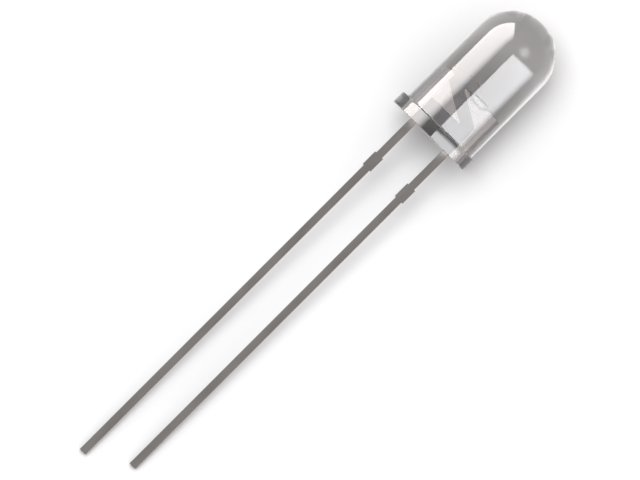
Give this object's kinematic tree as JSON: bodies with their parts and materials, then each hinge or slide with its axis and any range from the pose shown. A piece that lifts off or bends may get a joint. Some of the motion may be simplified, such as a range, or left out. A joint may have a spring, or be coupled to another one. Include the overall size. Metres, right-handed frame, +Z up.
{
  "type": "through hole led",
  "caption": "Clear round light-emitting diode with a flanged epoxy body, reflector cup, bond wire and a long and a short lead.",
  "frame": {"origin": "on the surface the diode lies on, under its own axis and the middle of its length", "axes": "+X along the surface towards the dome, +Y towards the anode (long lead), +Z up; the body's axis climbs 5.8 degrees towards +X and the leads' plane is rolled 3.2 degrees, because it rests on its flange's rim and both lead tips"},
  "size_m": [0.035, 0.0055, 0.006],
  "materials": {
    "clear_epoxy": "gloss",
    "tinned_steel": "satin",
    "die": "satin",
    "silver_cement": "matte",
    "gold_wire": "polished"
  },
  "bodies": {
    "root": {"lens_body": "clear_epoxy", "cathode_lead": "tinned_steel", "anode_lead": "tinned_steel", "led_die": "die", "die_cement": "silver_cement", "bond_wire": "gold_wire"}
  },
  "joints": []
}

....

Exercise goal:
Write each line above out exactly.

Answer to this exercise:
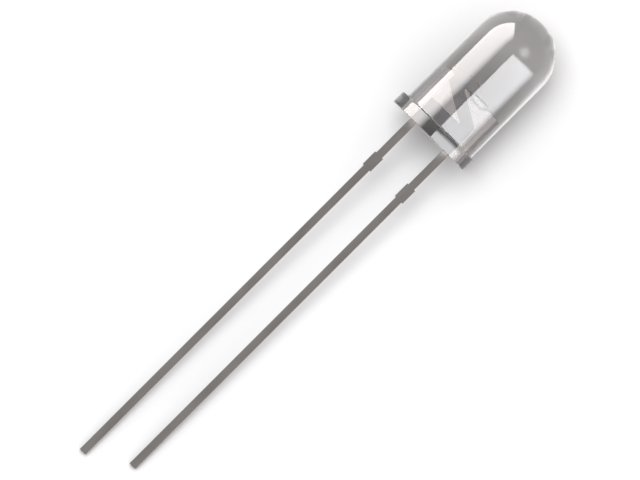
Give this object's kinematic tree as JSON: bodies with their parts and materials, then each hinge or slide with its axis and any range from the pose shown. A piece that lifts off or bends may get a joint. Some of the motion may be simplified, such as a range, or left out. A joint may have a spring, or be coupled to another one. Include the overall size. Metres, right-handed frame, +Z up.
{
  "type": "through hole led",
  "caption": "Clear round light-emitting diode with a flanged epoxy body, reflector cup, bond wire and a long and a short lead.",
  "frame": {"origin": "on the surface the diode lies on, under its own axis and the middle of its length", "axes": "+X along the surface towards the dome, +Y towards the anode (long lead), +Z up; the body's axis climbs 5.8 degrees towards +X and the leads' plane is rolled 3.2 degrees, because it rests on its flange's rim and both lead tips"},
  "size_m": [0.035, 0.0055, 0.006],
  "materials": {
    "clear_epoxy": "gloss",
    "tinned_steel": "satin",
    "die": "satin",
    "silver_cement": "matte",
    "gold_wire": "polished"
  },
  "bodies": {
    "root": {"lens_body": "clear_epoxy", "cathode_lead": "tinned_steel", "anode_lead": "tinned_steel", "led_die": "die", "die_cement": "silver_cement", "bond_wire": "gold_wire"}
  },
  "joints": []
}